Lifetime’s first gay Christmas movie is a love story between (surprise!) two cis, white, pretty fit men (who are husbands in real life!), but it still has its merits. Manhattan lawyer Hugo (Ben Lewis) returns home to Milwaukee with his quirky best friend, Madelyn (Ellen Wong), to hang with his pushy mom, (Fran Drescher), for a very festive week leading up to Christmas. Naturally, Hugo runs into his teenage crush, Patrick (Blake Lee), now a tech billionaire who spends his time volunteering. With some nudging from his mom, Hugo catches feelings for Patrick while trying to save his neighborhood’s historic train station. Formulaic in the best sense, this 90-minute film proved that the holiday rom-com is without a doubt queer friendly and that it’s just necessary to tell heartwarming same-sex love stories in the same format as decades of heteronormative romances.
Truly the first lesbian holiday rom-com (looked over because it didn’t have big-name celebrities starring in or directing it), this ensemble-based Christmas movie is like Love, Actually minus all the creepy, sad stuff. The escapist film follows three lesbian couples, all joyful during the most wonderful time of year, and is full of queer in-jokes but can be widely enjoyed by all.
Based on Patricia Highsmith’s lesbian pulp novel The Price of Salt, Carol became queer canon before it even hit theaters thanks to Cate Blanchett and Rooney Mara’s star power and palpable onscreen sparks.
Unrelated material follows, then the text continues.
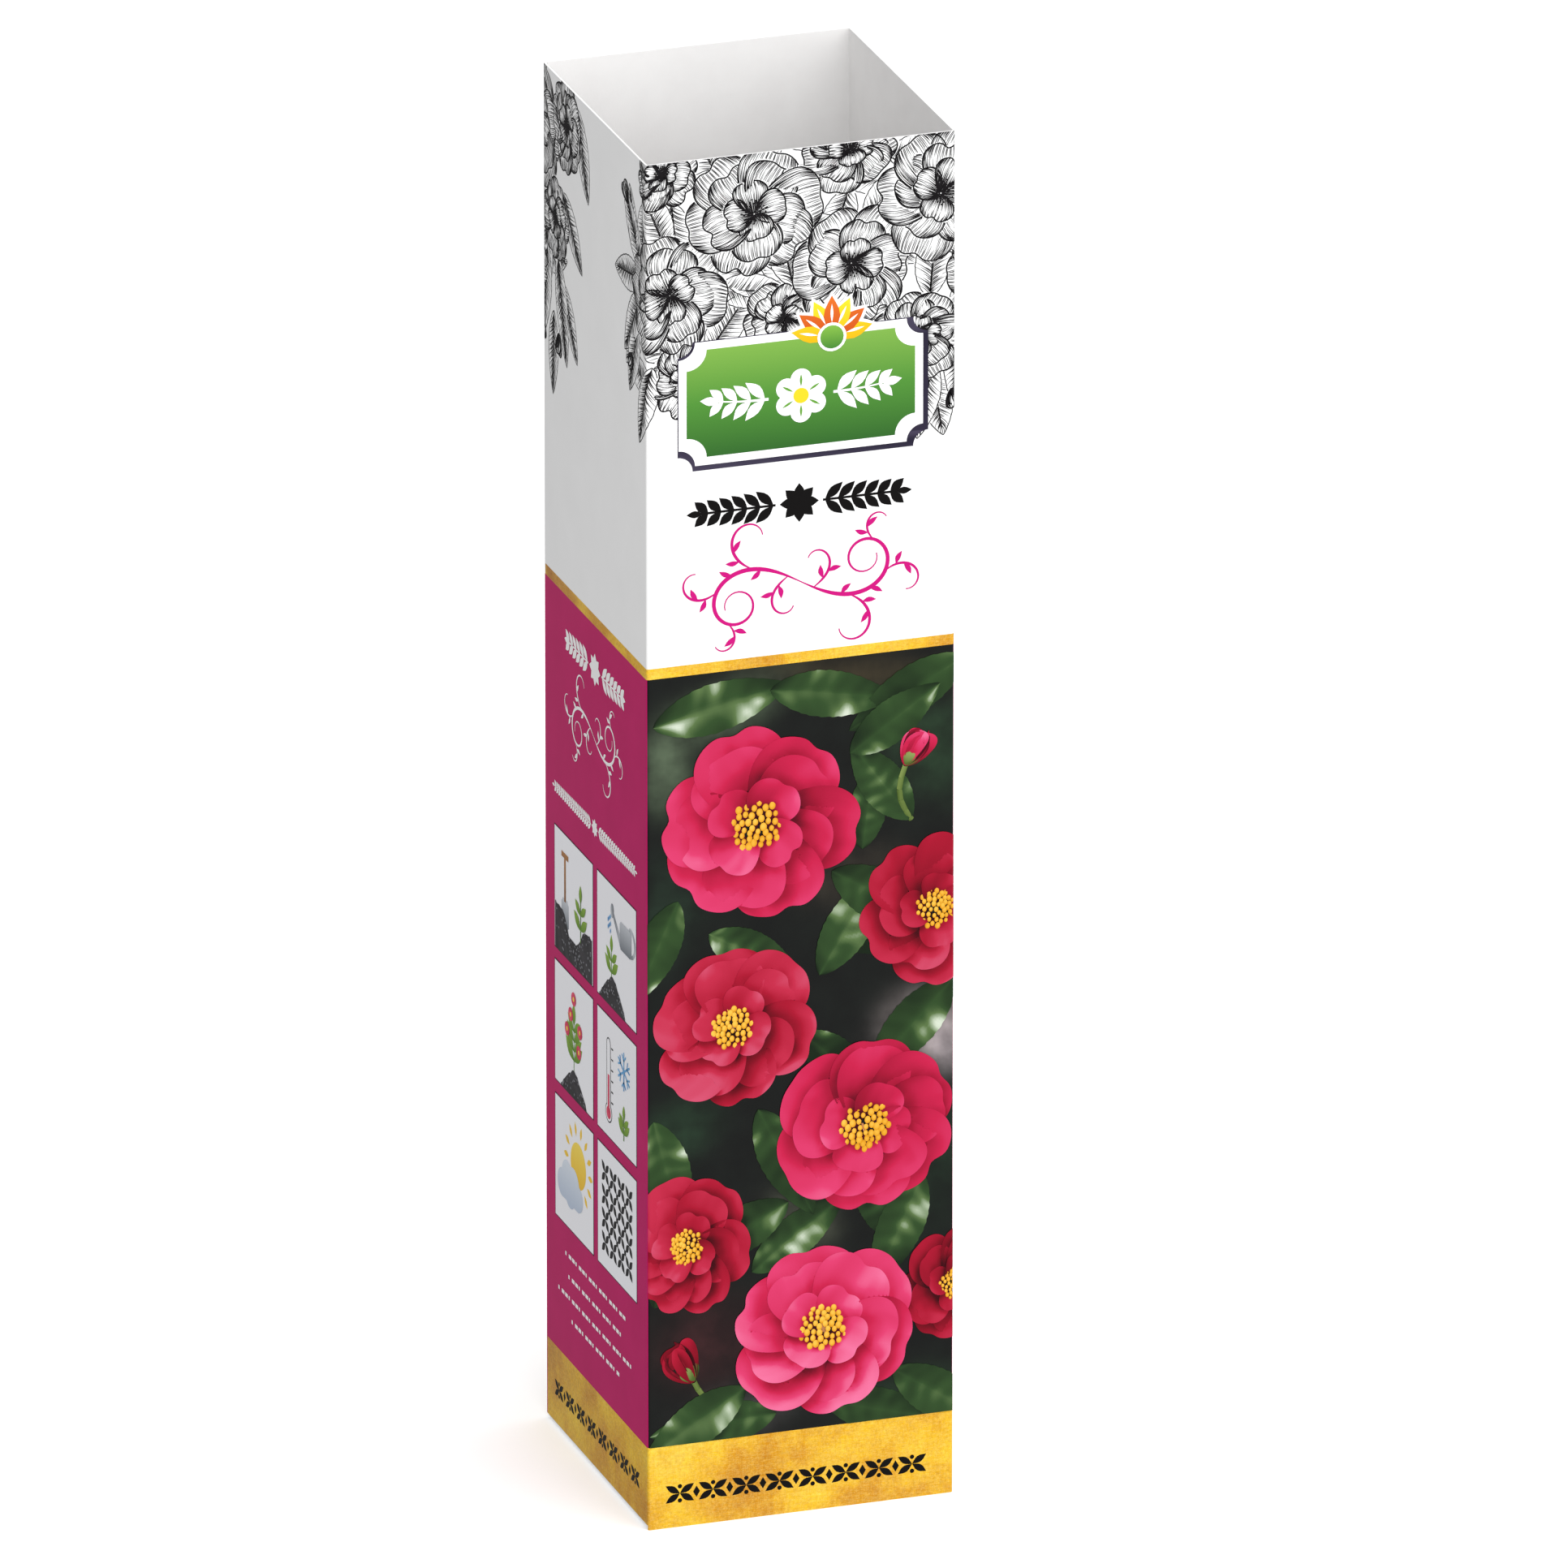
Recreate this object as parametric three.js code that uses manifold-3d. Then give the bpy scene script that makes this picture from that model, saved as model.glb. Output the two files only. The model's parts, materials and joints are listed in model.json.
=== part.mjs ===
// A tall open-topped folding carton for one young garden shrub: a square sleeve of
// white-lined board with a glued side seam and a tuck-in bottom. Millimetres, +Z up.
// The origin is the middle of the underside, and the front faces -Y.
import * as THREE from "three";
import { mergeVertices } from "three/addons/utils/BufferGeometryUtils.js";
import Module from "manifold-3d";

const wasm = await Module();
wasm.setup();

// Driving dimensions
const sleeveWidth = 100; // outside, along X
const sleeveDepth = 100; // outside, along Y
const sleeveHeight = 450;
const board = 0.6; // thickness of the folded board
const creaseRadius = 0.9; // outside radius of the upright folds
const gap = 0.2; // free play between pieces that move past each other

const glueFlapWidth = 14;
const glueFlapTaper = 8; // how far its two ends slope back at the free edge
const glueFlapFoot = 8; // lower end at the fold, clear of the raised dust flap
const glueFlapTopRoom = 4; // upper end below the rim
const gluePlay = 0.1; // glue line under the left panel
const seamSetback = 0.2; // raw edge of the left panel inside the back face

const bottomFlapSideRoom = 1.1; // bottom flap inside the sleeve's outer faces
const tuckHeight = 15;
const tuckSideRoom = 3; // tuck flap inside the sleeve's outer faces
const tuckLean = 5; // degrees that the tuck flap leans inwards
const tuckCorner = 9;

const dustFlapLength = 45;
const dustFrontRoom = 3.5; // keeps the dust flaps behind the tuck flap
const dustBackRoom = 1.8;
const dustFrontTaper = 8.5;
const dustBackTaper = 6;
const dustCorner = 5;

// Sizes that follow from them
const halfBoard = board / 2;
const halfWidth = sleeveWidth / 2;
const halfDepth = sleeveDepth / 2;
const innerHalfWidth = halfWidth - board;
const innerHalfDepth = halfDepth - board;
const bottomHingeY = halfDepth - halfBoard;
const bottomHingeZ = halfBoard;
const tuckFoldY = -innerHalfDepth + gap + halfBoard;
const dustHingeX = innerHalfWidth - halfBoard;
const dustHingeZ = board + gap + halfBoard;
const backPanelFoot = board + gap; // above the bottom flap's fold
const sidePanelFoot = dustHingeZ + halfBoard + gap; // above the dust flaps' folds

// The print's ground colour on each kind of panel, under one clear lacquer
const whitePrint = new THREE.MeshStandardMaterial({
  color: 0xf6f5f3,
  roughness: 0.4,
  metalness: 0,
});
const magentaPrint = new THREE.MeshStandardMaterial({
  color: 0xc42a66,
  roughness: 0.4,
  metalness: 0,
});
const plainBoard = new THREE.MeshStandardMaterial({
  color: 0xe9e5e0,
  roughness: 0.8,
  metalness: 0,
});

// Bases that lay a flat section so that it is extruded along X or along Y
const alongX = new THREE.Matrix4().makeBasis(
  new THREE.Vector3(0, 1, 0),
  new THREE.Vector3(0, 0, 1),
  new THREE.Vector3(1, 0, 0),
);
const alongY = new THREE.Matrix4().makeBasis(
  new THREE.Vector3(0, 0, 1),
  new THREE.Vector3(1, 0, 0),
  new THREE.Vector3(0, 1, 0),
);

// A shape extruded from one level to another along Z, or along X or Y by a basis.
function prism(shape, from, to, basis) {
  const geometry = new THREE.ExtrudeGeometry(shape, {
    depth: to - from,
    bevelEnabled: false,
    curveSegments: 6,
  });
  geometry.translate(0, 0, from);
  if (basis) geometry.applyMatrix4(basis);
  return geometry;
}

function toSolid(geometry) {
  const bare = new THREE.BufferGeometry();
  bare.setAttribute("position", geometry.getAttribute("position"));
  const merged = mergeVertices(bare, 1e-4);
  return new wasm.Manifold(
    new wasm.Mesh({
      numProp: 3,
      vertProperties: merged.attributes.position.array,
      triVerts: new Uint32Array(merged.index.array),
    }),
  );
}

function toGeometry(solid) {
  const mesh = solid.getMesh();
  const geometry = new THREE.BufferGeometry();
  const positions = new THREE.BufferAttribute(mesh.vertProperties, 3);
  geometry.setAttribute("position", positions);
  geometry.setIndex(new THREE.BufferAttribute(mesh.triVerts, 1));
  geometry.computeVertexNormals();
  return geometry;
}

// What two prisms have in common: a board profile cut to its outline on the blank.
function cutSheet(profile, outline) {
  return toGeometry(toSolid(profile).intersect(toSolid(outline)));
}

function named(name, geometry, material) {
  const mesh = new THREE.Mesh(geometry, material);
  mesh.name = name;
  return mesh;
}

// Section of an upright panel whose outer face lies on y = -outerY. Each end is half
// of a rounded fold, cut on the diagonal, or a square raw edge short of the corner.
function panelSection(halfSpan, outerY, rawStart) {
  const section = new THREE.Shape();
  const arcY = -outerY + creaseRadius;
  const arcX = halfSpan - creaseRadius;
  const innerX = halfSpan - board;
  section.moveTo(innerX, -outerY + board);
  if (rawStart) {
    section.lineTo(-halfSpan + seamSetback, -outerY + board);
    section.lineTo(-halfSpan + seamSetback, -outerY);
  } else {
    section.lineTo(-innerX, -outerY + board);
    section.absarc(
      -arcX,
      arcY,
      creaseRadius,
      Math.PI * 1.25,
      Math.PI * 1.5,
      false,
    );
  }
  section.absarc(arcX, arcY, creaseRadius, Math.PI * 1.5, Math.PI * 1.75, false);
  section.closePath();
  return section;
}

// A side of the sleeve, made as the front one and turned to its place.
function sidePanel(name, quarterTurns, foot, material, rawStart = false) {
  const facesY = quarterTurns % 2 === 0;
  const section = panelSection(
    facesY ? halfWidth : halfDepth,
    facesY ? halfDepth : halfWidth,
    rawStart,
  );
  const panel = named(name, prism(section, foot, sleeveHeight), material);
  panel.rotation.z = (quarterTurns * Math.PI) / 2;
  return panel;
}

// The back panel's left end folds in under the left panel, so it stops short of the
// corner by that panel and the glue line.
function backPanel() {
  const foldX = innerHalfWidth - gluePlay;
  const section = new THREE.Shape();
  const arcY = halfDepth - creaseRadius;
  section.moveTo(innerHalfWidth, innerHalfDepth);
  section.absarc(
    halfWidth - creaseRadius,
    arcY,
    creaseRadius,
    Math.PI * 0.25,
    Math.PI * 0.5,
    false,
  );
  section.absarc(
    -foldX + creaseRadius,
    arcY,
    creaseRadius,
    Math.PI * 0.5,
    Math.PI * 0.75,
    false,
  );
  section.lineTo(-foldX + board, innerHalfDepth);
  section.closePath();
  return named("back_panel", prism(section, backPanelFoot, sleeveHeight), whitePrint);
}

function glueFlap() {
  const outerX = -innerHalfWidth + gluePlay;
  const freeY = innerHalfDepth - glueFlapWidth;
  const section = new THREE.Shape();
  section.moveTo(outerX, freeY);
  section.lineTo(outerX + board, freeY);
  section.lineTo(outerX + board, innerHalfDepth);
  section.absarc(
    outerX + creaseRadius,
    halfDepth - creaseRadius,
    creaseRadius,
    Math.PI * 0.75,
    Math.PI,
    false,
  );
  section.closePath();

  const topZ = sleeveHeight - glueFlapTopRoom;
  const outline = new THREE.Shape();
  outline.moveTo(halfDepth, glueFlapFoot);
  outline.lineTo(halfDepth, topZ);
  outline.lineTo(innerHalfDepth, topZ);
  outline.lineTo(freeY, topZ - glueFlapTaper);
  outline.lineTo(freeY, glueFlapFoot + glueFlapTaper);
  outline.lineTo(innerHalfDepth, glueFlapFoot);
  outline.closePath();

  const profile = prism(section, 0, sleeveHeight);
  const cut = prism(outline, -halfWidth, halfWidth, alongX);
  return named("glue_flap", cutSheet(profile, cut), plainBoard);
}

// Section of a flap from its round fold at 0 to its free edge. Where the flap folds
// again, its inner side is cut back by endSlope, so that the next flap can swing.
function flapSection(length, endSlope = 0) {
  const section = new THREE.Shape();
  section.absarc(0, 0, halfBoard, Math.PI * 0.5, Math.PI * 1.5, false);
  section.lineTo(length, -halfBoard);
  section.lineTo(length - endSlope, halfBoard);
  section.closePath();
  return section;
}

// A flat outline with its two far corners rounded: fold edge from start to end, free
// edge at length from freeStart to freeEnd.
function flapOutline(start, end, freeStart, freeEnd, length, corner) {
  const outline = new THREE.Shape();
  const slopeStart = (freeStart - start) / length;
  const slopeEnd = (end - freeEnd) / length;
  outline.moveTo(-board, start);
  outline.lineTo(0, start);
  outline.lineTo(length - corner, freeStart - slopeStart * corner);
  outline.quadraticCurveTo(length, freeStart, length, freeStart + corner);
  outline.lineTo(length, freeEnd - corner);
  outline.quadraticCurveTo(length, freeEnd, length - corner, freeEnd + slopeEnd * corner);
  outline.lineTo(0, end);
  outline.lineTo(-board, end);
  outline.closePath();
  return outline;
}

// The tuck-in bottom: one flap hinged on the back panel, and the tuck flap on its
// front edge, standing inside the front panel.
function bottomClosure() {
  const foldDistance = bottomHingeY - tuckFoldY;
  const halfFlap = halfWidth - bottomFlapSideRoom;
  const halfTuck = halfWidth - tuckSideRoom;

  const hinge = new THREE.Group();
  hinge.position.set(0, bottomHingeY, bottomHingeZ);
  const flapLength = foldDistance - halfBoard - gap;
  const flap = named(
    "bottom_flap",
    prism(flapSection(flapLength, board), -halfFlap, halfFlap, alongX),
    plainBoard,
  );
  flap.rotation.z = Math.PI;
  hinge.add(flap);

  const fold = new THREE.Group();
  fold.position.set(0, -foldDistance, 0);
  fold.rotation.x = THREE.MathUtils.degToRad(-tuckLean);
  const profile = prism(flapSection(tuckHeight), -halfTuck, halfTuck, alongX);
  const outline = prism(
    flapOutline(-halfTuck, halfTuck, -halfTuck, halfTuck, tuckHeight, tuckCorner),
    -board,
    board,
  );
  outline.rotateZ(Math.PI / 2);
  const tuck = named("tuck_flap", cutSheet(profile, outline), plainBoard);
  tuck.rotation.x = Math.PI / 2;
  fold.add(tuck);
  hinge.add(fold);
  return hinge;
}

// A side flap that lies on the bottom flap. side is -1 on the left and 1 on the right,
// which is the left one's shape mirrored and turned about.
function dustFlap(name, side) {
  const front = -halfDepth + dustFrontRoom;
  const back = halfDepth - dustBackRoom;
  const freeFront = front + dustFrontTaper;
  const freeBack = back - dustBackTaper;
  const outlineShape =
    side < 0
      ? flapOutline(front, back, freeFront, freeBack, dustFlapLength, dustCorner)
      : flapOutline(-back, -front, -freeBack, -freeFront, dustFlapLength, dustCorner);

  const profile = prism(flapSection(dustFlapLength), -halfDepth, halfDepth, alongY);
  profile.rotateY(Math.PI / 2);
  const outline = prism(outlineShape, -board, board);
  const flap = named(name, cutSheet(profile, outline), plainBoard);
  flap.position.set(side * dustHingeX, 0, dustHingeZ);
  if (side > 0) flap.rotation.z = Math.PI;
  return flap;
}

const carton = new THREE.Group();
carton.add(sidePanel("front_panel", 0, 0, whitePrint));
carton.add(sidePanel("right_panel", 1, sidePanelFoot, magentaPrint));
carton.add(backPanel());
carton.add(sidePanel("left_panel", 3, sidePanelFoot, magentaPrint, true));
carton.add(glueFlap());
carton.add(bottomClosure());
carton.add(dustFlap("dust_flap_left", -1));
carton.add(dustFlap("dust_flap_right", 1));

export default carton;
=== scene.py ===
# A tall open-topped printed carton for a potted shrub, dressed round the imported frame.
# Prints are modelled flat on the unrolled carton, in millimetres: x runs round it from the front left
# fold, y is the height and z the lift off the board. onCarton() then folds them onto the walls.
import bpy
import bmesh
import json
import math
import random
import time
from mathutils import Matrix, Vector
from mathutils.bvhtree import BVHTree
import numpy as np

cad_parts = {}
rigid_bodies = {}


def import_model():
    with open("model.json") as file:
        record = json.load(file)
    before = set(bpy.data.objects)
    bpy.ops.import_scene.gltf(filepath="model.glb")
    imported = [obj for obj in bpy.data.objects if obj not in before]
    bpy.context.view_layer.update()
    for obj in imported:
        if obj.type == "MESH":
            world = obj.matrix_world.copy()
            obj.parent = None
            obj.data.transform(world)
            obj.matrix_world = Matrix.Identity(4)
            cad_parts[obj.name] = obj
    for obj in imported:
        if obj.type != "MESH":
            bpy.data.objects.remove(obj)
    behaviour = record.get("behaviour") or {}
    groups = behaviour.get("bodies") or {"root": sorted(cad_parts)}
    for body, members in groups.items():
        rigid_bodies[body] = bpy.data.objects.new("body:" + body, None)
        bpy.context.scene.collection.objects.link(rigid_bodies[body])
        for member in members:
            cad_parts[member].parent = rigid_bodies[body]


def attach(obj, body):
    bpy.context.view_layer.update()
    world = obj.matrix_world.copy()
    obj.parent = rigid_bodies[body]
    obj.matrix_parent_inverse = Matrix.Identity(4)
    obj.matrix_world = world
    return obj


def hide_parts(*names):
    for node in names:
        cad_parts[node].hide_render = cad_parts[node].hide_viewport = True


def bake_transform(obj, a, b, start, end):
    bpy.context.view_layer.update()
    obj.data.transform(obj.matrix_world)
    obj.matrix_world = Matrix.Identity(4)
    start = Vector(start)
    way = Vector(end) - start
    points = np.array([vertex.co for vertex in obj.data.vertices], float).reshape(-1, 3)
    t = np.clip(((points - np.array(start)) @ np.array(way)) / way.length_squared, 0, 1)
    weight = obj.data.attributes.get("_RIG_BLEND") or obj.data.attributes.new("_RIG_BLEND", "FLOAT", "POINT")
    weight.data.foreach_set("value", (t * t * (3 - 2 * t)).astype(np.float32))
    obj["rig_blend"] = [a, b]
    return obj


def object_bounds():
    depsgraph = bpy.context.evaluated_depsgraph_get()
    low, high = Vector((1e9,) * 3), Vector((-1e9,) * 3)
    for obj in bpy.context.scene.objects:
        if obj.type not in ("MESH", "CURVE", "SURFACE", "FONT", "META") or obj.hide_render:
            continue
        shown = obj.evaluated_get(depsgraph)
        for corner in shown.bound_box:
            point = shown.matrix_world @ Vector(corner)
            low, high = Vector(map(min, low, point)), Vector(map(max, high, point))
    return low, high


for startObject in list(bpy.data.objects):
    bpy.data.objects.remove(startObject)
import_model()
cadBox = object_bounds()
mm = 0.001
up = Vector((0, 0, 1))
begun = time.time()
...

Set in the 1950s, Carol tells the love story of Therese Belivet (Mara), a 20-something aspiring New York City photographer and department-store clerk, and suburban mom Carol Aird (Blanchett), who remains best friends with her former lover Abby (Sarah Paulson). Set at Christmastime, Therese and Carol’s meet-cute begins when the sophisticated shopper forgets her winter gloves at the toy counter where Therese works and Therese takes it upon herself to return them to their sultry owner.